Olimpiadi - 12 agosto 2024, 10:13

Olimpiadi F.: Julio Velasco, il maestro del 'Qui e Ora' che ha trasformato il sogno in oro olimpico

PARIGI (Francia) - Gli "Occhi della Tigre" sono lucidi. Gli anni sono passati anche per l'eterno Julio Velasco, 72 primavere, oro olimpico centrato 32 anni dopo il primo tentativo a Barcellona 1992, quando era alla guida della squadra che tutti, per scimmiottare il mitico quintetto della NBA di allora — quello con Jordan e compagni, per intenderci — avevano definito il Dream Team.
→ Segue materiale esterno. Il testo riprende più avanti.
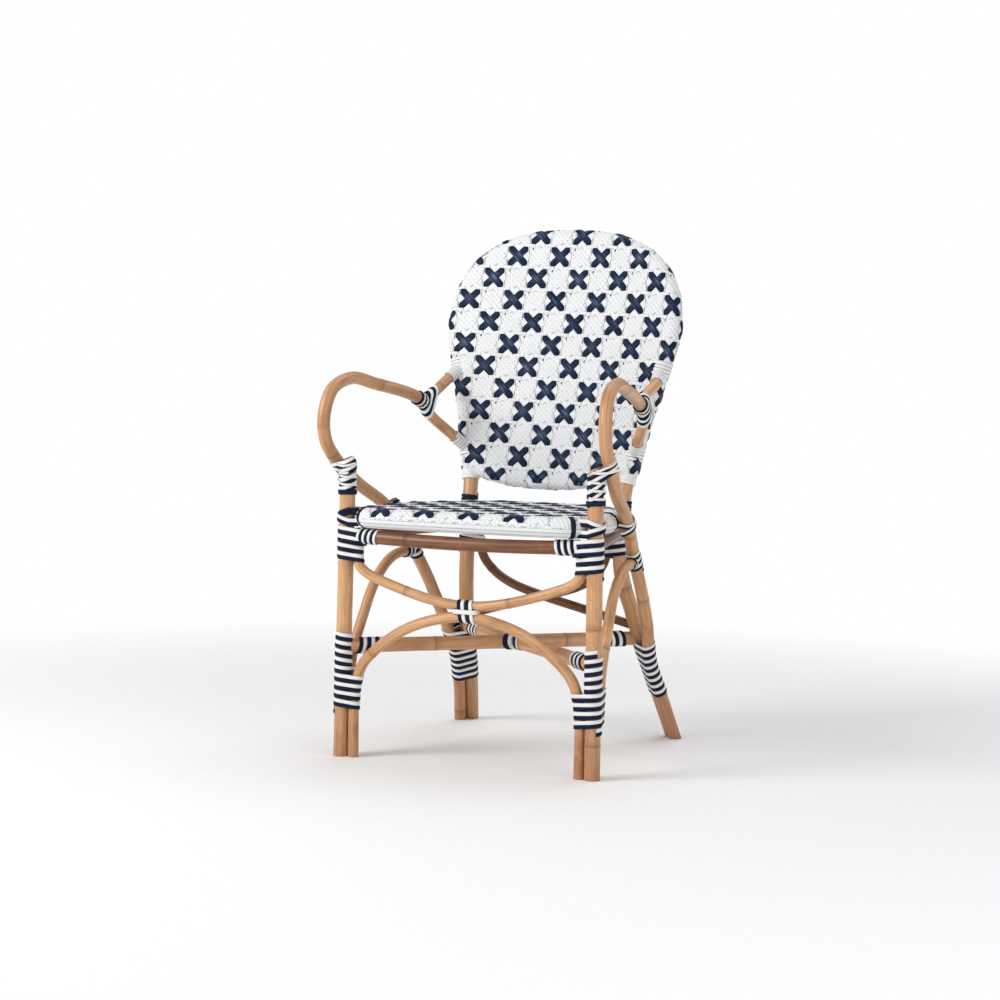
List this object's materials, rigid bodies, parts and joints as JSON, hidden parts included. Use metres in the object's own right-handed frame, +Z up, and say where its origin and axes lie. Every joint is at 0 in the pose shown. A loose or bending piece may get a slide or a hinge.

Lui cercò di abbassare le attese definendo la sua squadra "Dreaming Team", ma il sogno (e le attese) si scontrò con il destino. Come quattro anni dopo, ad Atlanta 1996, dove l'oro olimpico si frantumò su un'asticella della rete al tie-break della finalissima, sempre contro l'Olanda.

L'uomo, un riferimento non solo dello sport italiano, in tutti questi anni ha anche lasciato per un breve periodo la pallavolo, transitando nel mondo del calcio: prima dietro le scrivanie della Lazio (alla corte di Cragnotti), poi dell'Inter (alla corte di Moratti) come dirigente. Tuttavia, il richiamo della foresta delle schiacciate è stato preponderante. Come sempre nella sua vita, anche in gioventù, quando negli anni Settanta la sua Argentina stava attraversando l'orrore della dittatura dei colonnelli, il dramma dei desaparecidos che toccò anche la sua famiglia. Lui era allenatore delle giovanili del Ferro Carril Oeste a Buenos Aires.

In Italia portò la sua rivoluzione, pacifica ma radicale: prima gli scudetti a Modena, poi la nazionale, con il varo di veri e propri cartelli d'intenti come la cancellazione della "cultura degli alibi", quel refrain per cui a pallavolo vincevano sempre gli altri per mille motivi diversi.

Tante le sue frasi celebri, tutte sempre destinate all'assunzione delle responsabilità: "Lo schiacciatore che sbaglia guarda il palleggiatore, il palleggiatore indica gli schiacciatori ricevitori; questi, voltandosi, non trovando altri a cui passare la colpa dell'errore, indicano le luci. Alla fine, se si sbaglia in attacco, la colpa è dell'elettricista".

Cambiò l'approccio alla pallavolo di un intero movimento. Quindi, le prime vittorie e gli "occhi di tigre". Un'epopea azzurra, ma anche il lancio del minivolley fino all'esperienza lampo con la nazionale femminile e il varo del primo concetto di Club Italia, una squadra federale dove le migliori giovani potevano allenarsi dal lunedì al venerdì su tecnica e tattica, senza l'impegno agonistico del weekend. Un suo progetto che, a distanza di decenni, oggi ha dato alla nazionale azzurra le principali protagoniste di questa storica vittoria.

Cittadino italiano dal 1991, passando da panchine di volley di club e nazionali, ispirando altre generazioni di fenomeni, più o meno piccoli, più o meno importanti anche in Argentina ("L'Argentina è la mamma, l'Italia è la moglie") e in Iran, alla fine è ritornato a casa, alla guida di una nazionale di pallavolo azzurra, per chiudere un cerchio con la sua storia.

Personaggio poliedrico, capace di ammaliare dirigenti d'impresa in corsi di aggiornamento che vanno sold out, così come entusiasmarsi al seguito delle nazionali giovanili di volley, un anno fa ha saputo leggere in anticipo su tutti il vento ed è tornato in campo, rimettendosi su piazza, trovando in un club come Busto Arsizio la sponda per riaccendere i riflettori sulla figura dello Julio Velasco allenatore.

Un faro che la Federazione ha saputo cogliere al volo per ridare vigore a una squadra che aveva solo bisogno di ricredere in se stessa, eliminando ansie, pregiudizi e tensioni.

Julio, fine psicologo e motivatore, ha dapprima calmierato le attenzioni su Egonu, attirandole su di sé, quindi, nei pochi mesi a disposizione, potendo insegnare ben poco, ha ridato serenità e tolto il superfluo. Non ha preteso di risolvere eventuali nodi del passato, puntando tutto solo su quanto le atlete dovevano fare in campo, "dove si va e si dà il massimo anche se non si è amiche".

Il mantra ai Giochi è stato uno solo: "Qui e ora". Diventato: "Qui, Oro".